Distribute the Story
Many companies that regularly publish content have developed some kind of editorial calendar and identified channels to publish the content on. If your company is a business-to-business venture, clients and potential customers are more likely to discover your article via a post on LinkedIn. On the other hand, if your space is business-to-consumer, Facebook might be the clear choice.
The official company blog also makes a great starting point to host the story. From there, it’s a matter of spreading the news on your organization’s various channels. No blog? No problem. Social media-integrated publishing channels like Medium provide a dynamic platform for writing, designing, publishing and sharing articles with several different types of audiences.
Before you share any links via social media, write a compelling snippet to include with your posts. Tease the reader with enough information to pique their interest.
Photos of your subject, his or her interests, and even a quick video describing the article’s content can be shared out to visual platforms like Instagram and YouTube. If a story gets some engagement — such as likes, comments or shares — consider expanding its reach through promoted, boosted or sponsored posts. Most social media platforms offer fast, easy, and relatively affordable ways to put your story in front of more audiences. Even a five-dollar investment could yield hundreds of additional views.

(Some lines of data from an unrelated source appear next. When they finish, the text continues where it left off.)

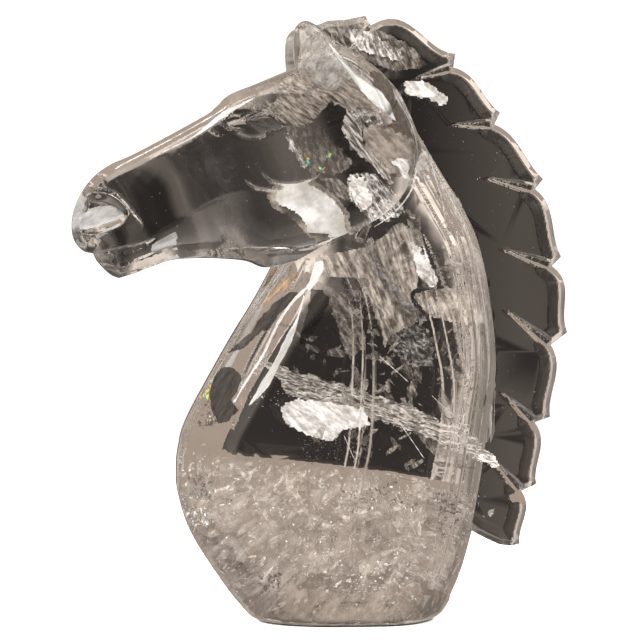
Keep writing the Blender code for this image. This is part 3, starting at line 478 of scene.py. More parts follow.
# The flaws of the stone that reach close to its surface, and sheets of painted shade, on the photographed side
# alone
FLAWS = [
    # name, finish, how deep it lies, outline
    ("crumpled_root_of_ear", "brown_crumple", 2.0,
     [(-24.7, 173.1), (-22.1, 177.7), (-16.9, 181.0), (-11.0, 181.6), (-5.8, 177.7), (-1.3, 173.1), (2.0, 169.2),
      (0.0, 166.6), (-3.9, 168.6), (-7.1, 169.9), (-9.7, 166.6), (-13.0, 162.7), (-17.5, 161.4), (-22.1, 164.0),
      (-24.7, 167.3)]),
    ("crumple_beside_ear", "brown_crumple", 1.6,
     [(-5.5, 179.7), (-2.2, 181.0), (1.3, 175.7), (4.6, 170.5), (8.5, 166.6), (6.5, 165.3), (2.6, 168.6),
      (-0.6, 171.8), (-3.9, 175.1)]),
    ("splinters_behind_veil", "splinters", 2.4,
     [(-2.6, 167.9), (1.3, 166.0), (3.9, 162.7), (3.3, 157.5), (6.5, 154.3), (9.8, 151.0), (13.1, 146.1),
      (13.7, 143.2), (10.5, 144.5), (6.5, 148.4), (2.0, 152.3), (-1.3, 155.6), (-3.2, 160.8)]),
    ("brown_dome_in_cheek", "brown_dome", 2.4,
     [(3.3, 161.4), (6.5, 162.7), (10.5, 161.4), (15.0, 159.5), (19.6, 157.5), (22.5, 154.3), (22.2, 149.4),
      (20.5, 145.1), (17.3, 144.5), (14.4, 147.1), (11.8, 145.8), (8.5, 148.4), (5.2, 152.3), (3.6, 156.9)]),
    # painted shade: a near-black sheet where the clear stone shows dark by the chest line
    ("dark_glass_by_chest_line", "painted_black_shade", 1.0,
     [(-13.3, 109.6), (-9.7, 108.7), (-6.8, 106.1), (-9.1, 100.2), (-13, 93.7), (-17.2, 90.4), (-16.6, 95.3),
      (-14.6, 101.2), (-13.6, 105.7)]),
    # painted shade: a brownish dark sheet where the stone shows dark round the dome
    ("dark_glass_round_dome", "painted_brown_shade", 2.2,
     [(4.7, 180.4), (8.6, 179.7), (14.5, 174.5), (19, 166.7), (22.3, 157.6), (23.6, 153.7), (22.6, 154.3),
      (19.7, 157.6), (15.1, 159.5), (10.6, 162.1), (13.2, 164.1), (10.6, 170.6), (6.7, 175.8)]),
    ("white_chip_in_dome", "bright_fracture", 2.0,
     [(12.1, 151.0), (15.0, 152.0), (18.3, 151.6), (18.9, 149.0), (18.3, 147.1), (20.9, 145.1), (19.6, 144.5),
      (16.3, 145.1), (15.7, 147.7), (13.1, 149.7)]),
    # painted shade: near-black sheets where the chest shows dark through the clear stone
    ("dark_streak_in_chest", "painted_dark_shade", 0.8,
     [(-19.7, 108.1), (-15.8, 108.1), (-21.3, 102.2), (-26.9, 95.0), (-28.9, 95.0), (-32.8, 90.7), (-36.1, 88.4),
      (-40.0, 87.8), (-37.4, 90.4), (-32.8, 94.3), (-28.9, 99.6), (-24.3, 104.8)]),
    ("dark_hollow_in_chest", "painted_dark_shade", 0.6,
     [(-41, 83.8), (-38, 83.5), (-35.1, 80.2), (-36.7, 76), (-38.7, 72.1), (-36.1, 69.4), (-38.5, 67.6),
      (-40, 65.5), (-43.3, 64.9), (-43.6, 67), (-45.2, 68.8), (-45.9, 75.3), (-43.9, 80.6)]),
]
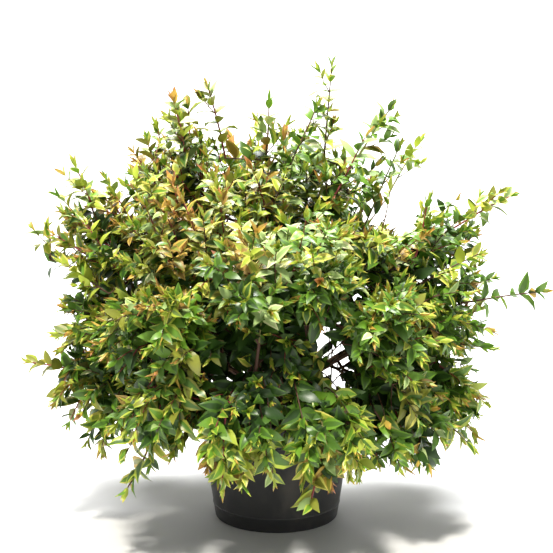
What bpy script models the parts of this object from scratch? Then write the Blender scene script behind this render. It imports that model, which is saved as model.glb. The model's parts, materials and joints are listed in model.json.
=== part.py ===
"""Kaleidoscope abelia in a plain nursery pot, as solids: pot, potting mix, short stem, boughs,
masses of foliage and the long leafy shoots that stand out of them.

Metres, +Z up. The origin is the middle of the pot's flat underside and the plant's front is -Y.
"""

import math

import bmesh
import bpy
from mathutils import Vector, noise
from mathutils.bvhtree import BVHTree

# Clearances between neighbouring solids
SEAT_GAP = 0.0003
MASS_GAP = 0.0005

# Pot
POT_HEIGHT = 0.170
POT_BASE_RADIUS = 0.094
POT_TOP_RADIUS = 0.118
POT_WALL = 0.0024
POT_FLOOR = 0.0035
RIM_WIDTH = 0.005
RIM_DEPTH = 0.016
BASE_ROUND = 0.003
POT_SIDES = 36
DRAIN_HOLES = 6
DRAIN_RADIUS = 0.007
DRAIN_RING = 0.066
DRAIN_SIDES = 12
SHARP_EDGE = math.radians(40)

# Potting mix
SOIL_LEVEL = 0.150
SOIL_ROUGHNESS = 0.0035
SOIL_RINGS = 5
SOIL_SIDES = 24
SOIL_EDGE_SHARE = 0.98
SOIL_MIDDLE_SHARE = 0.08
SOIL_LUMP_SIZE = 0.022
SOIL_FLAT_RADIUS = 0.037
SOIL_FLAT_FADE = 0.03
MIX_INSET = 0.0036

# Short stem, hidden under the foliage
STEM_HEIGHT = 0.046
STEM_TOP_RISE = 0.0015
STEM_RADIUS = 0.018
STEM_FLARE = 0.013
STEM_FLARE_HEIGHT = 0.010
STEM_HEAD_SWELL = 0.009
STEM_HEAD_SPREAD = 1.15
STEM_DOME_FROM = 0.55
STEM_DOME_DEPTH = 0.5
STEM_LEAN = (0.004, 0.003)
STEM_SIDES = 18
STEM_LEVELS = 9
STEM_FORK_SHARE = 0.62
ROOT_LOBES = 5
ROOT_LOBE_SWELL = 0.16
ROOT_LOBE_TURN = 0.7
KNUCKLES = 4
KNUCKLE_SWELL = 0.05

# Boughs
BOUGH_BASE_RADIUS = 0.0050
BOUGH_TIP_RADIUS = 0.0024
BOUGH_SIDES = 6
BOUGH_STATIONS = 8
BOUGH_WANDER = 0.024
BOUGH_THINNING = 0.85
CURVE_POINTS = 60
WANDER_LENGTH = 0.12

# Foliage
MASS_SIDES = 12
MASS_RINGS = 8
LOBE_DEPTH = 0.34
LOBE_SIZE = 0.055
HOLLOW_CENTRE = (0.0, 0.0, 0.27)
HOLLOW_RADIUS = 0.105
LOWEST_LEAF = 0.072
POT_CLEARANCE = 0.012

# Leafy shoots
SHOOT_SIDES = 6
SHOOT_STATIONS = 7
SHOOT_WANDER = 0.012
SHOOT_FOOT_RADIUS = 0.005
SHOOT_TIP_RADIUS = 0.003
SHOOT_BELLY = 0.7
SHOOT_LUMPS = 0.25
SHOOT_LUMP_SIZE = 0.02
SHOOT_LUMP_STRETCH = 6.0

# Each mass: the middle of it, and half its width, depth and height
MASSES = {
    "foliage_top_left": ((-0.129, 0.020, 0.525), (0.083, 0.085, 0.068)),
    "foliage_top_centre": ((-0.021, -0.020, 0.500), (0.070, 0.085, 0.078)),
    "foliage_top_right": ((0.082, 0.020, 0.505), (0.066, 0.085, 0.072)),
    "foliage_left_shoulder": ((-0.258, 0.020, 0.432), (0.072, 0.090, 0.078)),
    "foliage_left_middle": ((-0.260, -0.030, 0.305), (0.072, 0.095, 0.072)),
    "foliage_left_low": ((-0.256, -0.020, 0.190), (0.074, 0.090, 0.066)),
    "foliage_front_upper_left": ((-0.130, -0.130, 0.448), (0.088, 0.085, 0.086)),
    "foliage_front_left": ((-0.155, -0.190, 0.330), (0.092, 0.085, 0.080)),
    "foliage_front_low_left": ((-0.154, -0.195, 0.215), (0.078, 0.082, 0.074)),
    "foliage_front_centre": ((-0.040, -0.215, 0.395), (0.070, 0.080, 0.090)),
    "foliage_front_centre_right": ((0.052, -0.195, 0.410), (0.064, 0.080, 0.090)),
    "foliage_front_middle": ((0.006, -0.215, 0.275), (0.056, 0.065, 0.080)),
    "foliage_front_low_centre": ((-0.055, -0.225, 0.180), (0.072, 0.072, 0.066)),
    "foliage_front_low_right": ((0.066, -0.205, 0.172), (0.070, 0.070, 0.068)),
    "foliage_front_right": ((0.162, -0.150, 0.310), (0.058, 0.080, 0.084)),
    "foliage_right_low": ((0.180, -0.105, 0.180), (0.072, 0.085, 0.072)),
    "foliage_right_outer_low": ((0.252, 0.000, 0.196), (0.072, 0.085, 0.076)),
    "foliage_right_middle": ((0.240, -0.020, 0.322), (0.078, 0.095, 0.074)),
    "foliage_right_shoulder": ((0.240, 0.040, 0.418), (0.070, 0.085, 0.056)),
    "foliage_upper_right": ((0.152, -0.030, 0.450), (0.070, 0.085, 0.074)),
    "foliage_back_top": ((-0.010, 0.140, 0.490), (0.098, 0.088, 0.080)),
    "foliage_back_upper_left": ((-0.165, 0.165, 0.405), (0.096, 0.088, 0.092)),
    "foliage_back_upper_right": ((0.150, 0.165, 0.410), (0.096, 0.088, 0.088)),
    "foliage_back_centre": ((-0.010, 0.245, 0.360), (0.088, 0.075, 0.092)),
    "foliage_back_low_left": ((-0.175, 0.180, 0.235), (0.096, 0.090, 0.096)),
    "foliage_back_low_centre": ((-0.025, 0.240, 0.200), (0.076, 0.074, 0.086)),
    "foliage_back_low_right": ((0.205, 0.160, 0.245), (0.084, 0.090, 0.100)),
}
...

If your company has an e-newsletter, that’s a power channel for exposure. It provides an excellent medium for serializing the story and spreading it out over a period of time. Remember, keep your audiences wanting for more.

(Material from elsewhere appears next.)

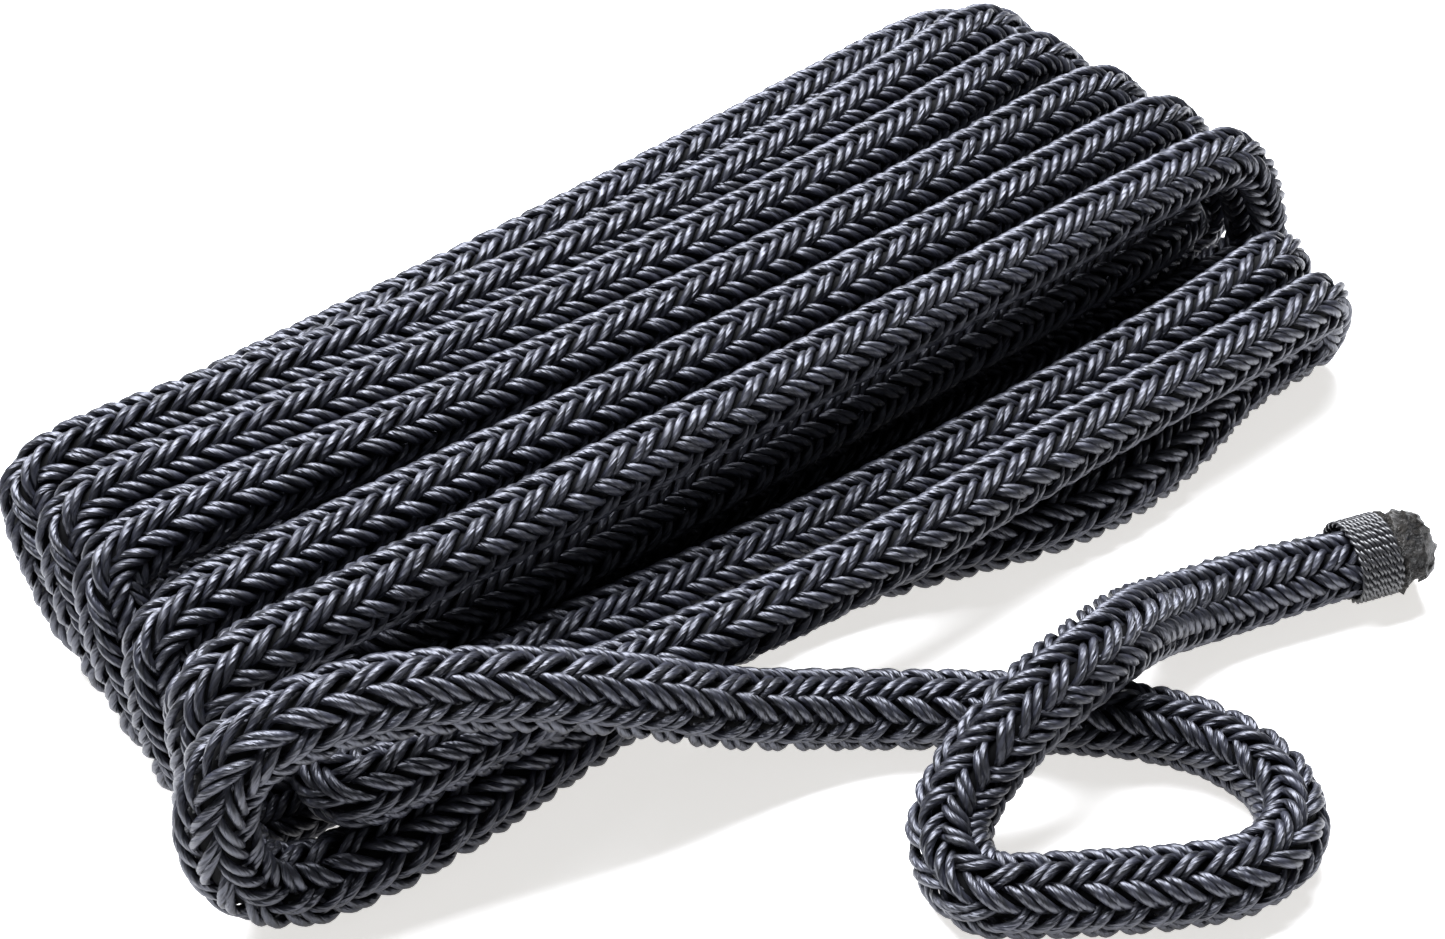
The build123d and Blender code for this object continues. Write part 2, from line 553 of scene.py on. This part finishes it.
YARN_OUTLINE = np.array([
    (0.98, -0.10),
    (0.70, 0.68),
    (0.0, 1.0),
    (-0.70, 0.68),
    (-0.98, -0.10),
    (0.0, -0.8),
])


def strand(line, way, number, material):
    """Two yarns side by side, winding one way round the rope (+1) or the other (-1)."""
    lean = math.atan(2 * math.pi * OVER / LAY)
    across = YARN_PITCH / 2 / OVER * math.cos(lean)
    ahead = YARN_PITCH / 2 * math.sin(lean)
    stagger = 0.0 if way > 0 else COLUMN / 2
    along = np.arange(STRAND_END * ROPE, line.length - STRAND_END * ROPE, ROPE / RINGS)
    wound = np.interp(along, line.reached, line.wound)
    tubes = []
    for side in (-1, 1):
        seed = 10 * number + 3 * side + way
        drift = DRIFT * wander(along, seed)
        angle = way * (COLUMN * number + wound + side * across + drift) + stagger
        height = way * np.tanh(DIVE * np.cos(WEAVES * angle)) / math.tanh(DIVE)
        under = (1 - height) / 2
        uneven = UNEVENNESS * wander(along, seed + 0.5)
        radius = (OVER - DIP * under + uneven) * line.thickness(along)
        place = along - side * ahead * ROPE
        centres, outward = line.around(place, angle, radius * ROPE)
        section = YARN_OUTLINE * (YARN_WIDTH * ROPE / 2, YARN_HEIGHT * ROPE / 2)
        tubes.append(yarn_body(centres, outward, section, 1 - THINNING * under))
    name = f"strand_{'s' if way > 0 else 'z'}_{number + 1}"
    return joined_tubes(name, tubes, material)


def core(line, material):
    """The core, as one smooth body that the cover's strands lie on."""
    turn = np.linspace(0, 2 * math.pi, CORE_CORNERS, endpoint=False)
    section = np.column_stack([np.cos(turn), np.sin(turn)]) * CORE * ROPE
    stub = int(STRAND_END / SPACING)
    keep = slice(stub, -stub, CORE_STEP)
    rings = yarn_body(line.points[keep], line.ups[keep], section)
    return joined_tubes("core", [rings], material)


def whipping(name, line, from_end, material):
    """Two plies of twine twisted together and wound side by side round the rope.

    from_end turns a distance from the rope's end into a place along the line.
    """
    share = np.linspace(0.0, 1.0, TWINE_TURNS * PLY_STEPS)
    angle = 2 * math.pi * TWINE_TURNS * share
    wound = angle * ROPE / 2
    reach = (TIP_LENGTH + PLY_WIDTH + (WHIPPING_LENGTH - 2 * PLY_WIDTH) * share) * ROPE
    tubes = []
    for side in (0.0, math.pi):
        twist = PLY_TWISTS * angle + side + TWIST_DRIFT * wander(wound, TWIST_SEED)
        uneven = TWINE_UNEVENNESS * wander(wound, TWINE_SEED)
        outer = TWINE_REACH + PLY_OFFSET * np.cos(twist) + uneven
        place = from_end(reach + PLY_OFFSET * np.sin(twist) * ROPE)
        centres, outward = line.around(place, angle, outer * ROPE)
        section = YARN_OUTLINE * PLY_WIDTH * ROPE / 2
        tubes.append(yarn_body(centres, outward, section))
    return joined_tubes(name, tubes, material)


def melted_tip(name, line, from_end, material):
    """The melted and hardened stub: a crumpled skin with a ragged, slightly hollow end."""
    angle = np.linspace(0.0, 2 * math.pi, TIP_CORNERS, endpoint=False)
    rings = []
    for along, out in TIP_OUTLINE:
        crumple = sum(
            size * np.cos(around * angle + 2 * math.pi * lengthwise * along + phase)
            for around, lengthwise, size, phase in TIP_WAVES
        )
        raggedness = RAGGEDNESS * smooth((along - RAGGED_FROM) / RAGGED_OVER)
        reach = TIP_LENGTH * (1 - along) + (TIP_SETBACK + crumple) * raggedness
        place = from_end(np.maximum(reach, 0.0) * ROPE)
        centres, _ = line.around(place, angle, (out + crumple * out / RADIUS) * ROPE)
        rings.append(centres)
    return joined_tubes(name, [np.array(rings)], material)


# ---------------------------------------------------------------- materials
def new_material(name):
    """A material with its node tree and its shader."""
    material = bpy.data.materials.new(name)
    material.use_nodes = True
    return material, material.node_tree, material.node_tree.nodes["Principled BSDF"]


def filament_noise(tree, lean, width, length):
    """Noise drawn out into filaments that lean across a yarn, and are so wide and long."""
    grain = tree.nodes.new("ShaderNodeUVMap")
    grain.uv_map = "grain"
    twist = tree.nodes.new("ShaderNodeMapping")
    twist.vector_type = "TEXTURE"
    twist.inputs["Rotation"].default_value = (0.0, 0.0, math.radians(lean))
    twist.inputs["Scale"].default_value = (width, length, 1.0)
    tree.links.new(grain.outputs["UV"], twist.inputs["Vector"])
    noise = tree.nodes.new("ShaderNodeTexNoise")
    noise.inputs["Scale"].default_value = 1.0
    tree.links.new(twist.outputs["Vector"], noise.inputs["Vector"])
    return noise


def lump_noise(tree, scale):
    """Noise that is as long as it is wide."""
    noise = tree.nodes.new("ShaderNodeTexNoise")
    noise.inputs["Scale"].default_value = scale
    place = tree.nodes.new("ShaderNodeTexCoord")
    tree.links.new(place.outputs["Object"], noise.inputs["Vector"])
    return noise


def tint_by(tree, shader, noise, dark, light):
    """Colour the surface by noise; dark and light are each a place and its colour."""
    tint = tree.nodes.new("ShaderNodeValToRGB")
    for element, (position, colour) in zip(tint.color_ramp.elements, (dark, light)):
        element.position = position
        element.color = (*colour, 1.0)
    tree.links.new(noise.outputs["Fac"], tint.inputs["Fac"])
    tree.links.new(tint.outputs["Color"], shader.inputs["Base Color"])


def bump_by(tree, shader, noise, strength, distance):
    """Raise the surface by noise; distance is in metres."""
    bump = tree.nodes.new("ShaderNodeBump")
    bump.inputs["Strength"].default_value = strength
    bump.inputs["Distance"].default_value = distance
    tree.links.new(noise.outputs["Fac"], bump.inputs["Height"])
    tree.links.new(bump.outputs["Normal"], shader.inputs["Normal"])


def yarn_material():
    """Satin navy-black nylon: fine filaments twisted into a yarn."""
    material, tree, shader = new_material("navy_yarn")
    filaments = filament_noise(tree, lean=22, width=0.00065, length=0.0060)
    filaments.inputs["Detail"].default_value = 2.0
    tint_by(tree, shader, filaments, (0.40, (0.001, 0.001, 0.001)), (0.62, (0.013, 0.014, 0.023)))
    bump_by(tree, shader, filaments, strength=0.9, distance=0.0007)
    shader.inputs["Roughness"].default_value = 0.46
    shader.inputs["Specular IOR Level"].default_value = 1.0
    shader.inputs["Specular Tint"].default_value = (0.86, 0.88, 1.0, 1.0)
    return material


def core_material():
    """The core, which lies in the dark under the cover, coloured near black as painted shade for the
    gaps between the floats.
    """
    material, tree, shader = new_material("core_painted_shade")
    noise = lump_noise(tree, scale=900.0)
    # painted shade: the core's near-black colour stands in for the shade in the gaps between the
    # cover's floats
    tint_by(tree, shader, noise, (0.0, (0.001, 0.001, 0.001)), (1.0, (0.004, 0.004, 0.005)))
    shader.inputs["Roughness"].default_value = 0.8
    shader.inputs["Specular IOR Level"].default_value = 0.15
    return material


def twine_material():
    """Waxed whipping twine."""
    material, tree, shader = new_material("waxed_twine")
    filaments = filament_noise(tree, lean=30, width=0.00016, length=0.0012)
    tint_by(tree, shader, filaments, (0.35, (0.003, 0.003, 0.003)), (0.68, (0.042, 0.042, 0.048)))
    shader.inputs["Roughness"].default_value = 0.42
    shader.inputs["Specular IOR Level"].default_value = 0.9
    return material


def melted_material():
    """Nylon that has run, hardened and been left rough: glossier where it is lighter."""
    material, tree, shader = new_material("melted_nylon")
    lumps = lump_noise(tree, scale=520.0)
    lumps.inputs["Detail"].default_value = 5.0
    lumps.inputs["Roughness"].default_value = 0.65
    tint_by(tree, shader, lumps, (0.38, (0.002, 0.002, 0.002)), (0.70, (0.055, 0.049, 0.042)))
    gloss = tree.nodes.new("ShaderNodeMapRange")
    gloss.inputs["To Min"].default_value = 0.50
    gloss.inputs["To Max"].default_value = 0.18
    tree.links.new(lumps.outputs["Fac"], gloss.inputs["Value"])
    tree.links.new(gloss.outputs["Result"], shader.inputs["Roughness"])
    bump_by(tree, shader, lumps, strength=1.0, distance=0.005)
    return material


def floor_material():
    """A pale floor that glows a little, so that it stays near white in the shadows."""
    material, _, shader = new_material("pale_floor")
    shader.inputs["Base Color"].default_value = (0.9, 0.9, 0.9, 1.0)
    shader.inputs["Roughness"].default_value = 0.6
    shader.inputs["Emission Color"].default_value = (1.0, 0.98, 0.95, 1.0)
    shader.inputs["Emission Strength"].default_value = 0.70
    return material


# ---------------------------------------------------------------- studio
CAMERA_TURN = math.radians(39)        # looking direction, from +Y towards +X
CAMERA_DROP = math.radians(42)        # below the horizon
CAMERA_DISTANCE = 0.5227              # from the middle of the hank's underside
CAMERA_LENS = 67.27                   # in millimetres, on a sensor this wide
CAMERA_SENSOR = 36.0
FLOOR_HALF = 2.0                      # half of the floor's side, in metres


def camera_direction():
    """From the hank towards the camera."""
    return np.array((
        -math.sin(CAMERA_TURN) * math.cos(CAMERA_DROP),
        -math.cos(CAMERA_TURN) * math.cos(CAMERA_DROP),
        math.sin(CAMERA_DROP),
    ))


def add_camera():
    """A camera that looks at the middle of the hank's underside."""
    looking = Vector(-camera_direction())
    data = bpy.data.cameras.new("camera")
    data.lens = CAMERA_LENS
    data.sensor_width = CAMERA_SENSOR
    data.clip_start = 0.01
    camera = bpy.data.objects.new("camera", data)
    camera.location = Vector(HANK_CENTRE) - looking * CAMERA_DISTANCE
    camera.rotation_euler = looking.to_track_quat("-Z", "Y").to_euler()
    bpy.context.scene.collection.objects.link(camera)
    bpy.context.scene.camera = camera


def add_lamp(name, place, target, size, power, tint):
    """A rectangular soft light at a place, turned towards a target."""
    data = bpy.data.lights.new(name, "AREA")
    data.shape = "RECTANGLE"
    data.size, data.size_y = size
    data.energy = power
    data.color = tint
    lamp = bpy.data.objects.new(name, data)
    lamp.location = place
    lamp.rotation_euler = (Vector(target) - Vector(place)).to_track_quat("-Z", "Y").to_euler()
    bpy.context.scene.collection.objects.link(lamp)


def add_studio():
    """The floor, the faint light from all round, and one soft light from behind."""
    half = FLOOR_HALF
    mesh = bpy.data.meshes.new("floor")
    corners = [(-half, -half, 0.0), (half, -half, 0.0), (half, half, 0.0), (-half, half, 0.0)]
    mesh.from_pydata(corners, [], [(0, 1, 2, 3)])
    mesh.materials.append(floor_material())
    floor = bpy.data.objects.new("floor", mesh)
    bpy.context.scene.collection.objects.link(floor)
    world = bpy.data.worlds.new("studio")
    world.use_nodes = True
    background = world.node_tree.nodes["Background"]
    background.inputs["Color"].default_value = (0.92, 0.95, 1.0, 1.0)
    background.inputs["Strength"].default_value = 0.10
    bpy.context.scene.world = world
    add_lamp(
        "top_softbox",
        place=(0.12, 0.42, 0.80),
        target=(0.0, 0.0, 0.0),
        size=(0.9, 0.6),
        power=42.0,
        tint=(0.93, 0.95, 1.0),
    )
    bpy.context.scene.view_settings.view_transform = "Standard"


# ---------------------------------------------------------------- assembly
add_camera()
add_studio()
line = Line(nurbs("route", route_points()))
line.face(facing_places(), camera_direction())
yarn = yarn_material()
strands = []
for way in (1, -1):
    for number in range(STRANDS_EACH_WAY):
        strands.append(strand(line, way, number, yarn))
rope = core(line, core_material())
twine = twine_material()
melted = melted_material()
whippings, tips = [], []
for end, from_end in (("free", lambda reach: line.length - reach), ("hidden", lambda reach: reach)):
    whippings.append(whipping(f"{end}_whipping", line, from_end, twine))
    tips.append(melted_tip(f"{end}_tip", line, from_end, melted))
for piece in [rope] + strands + whippings + tips:
    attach(piece, "root")
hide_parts("hank", "tail_cover", "tail_core")
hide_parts("end_whipping")
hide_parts("end_tip")
print("length of the line", round(line.length, 3), "m,", round(line.length / ROPE, 1), "diameters")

Look inward for other ways to publish the article. Ask other departments and teams to share the story with their contacts. Write a short sentence and include an article link with it and ask employees to drop include it in their email signature.
Don’t be afraid to submit your story to industry publications, there’s a good chance they’re looking to fill space, and your submission might be exactly what they needed!
A profile article makes for interesting reading while educating readers on your company’s mission and purpose. Finding the right subject is key to your article’s success – his or her story and background can inspire readers.
Writing a profile article can be quick and easy — if you plan ahead. Having a process in place will save you valuable time while helping you produce a piece that celebrates your stakeholders, educates and inspires your audience, and casts a positive light on your organization.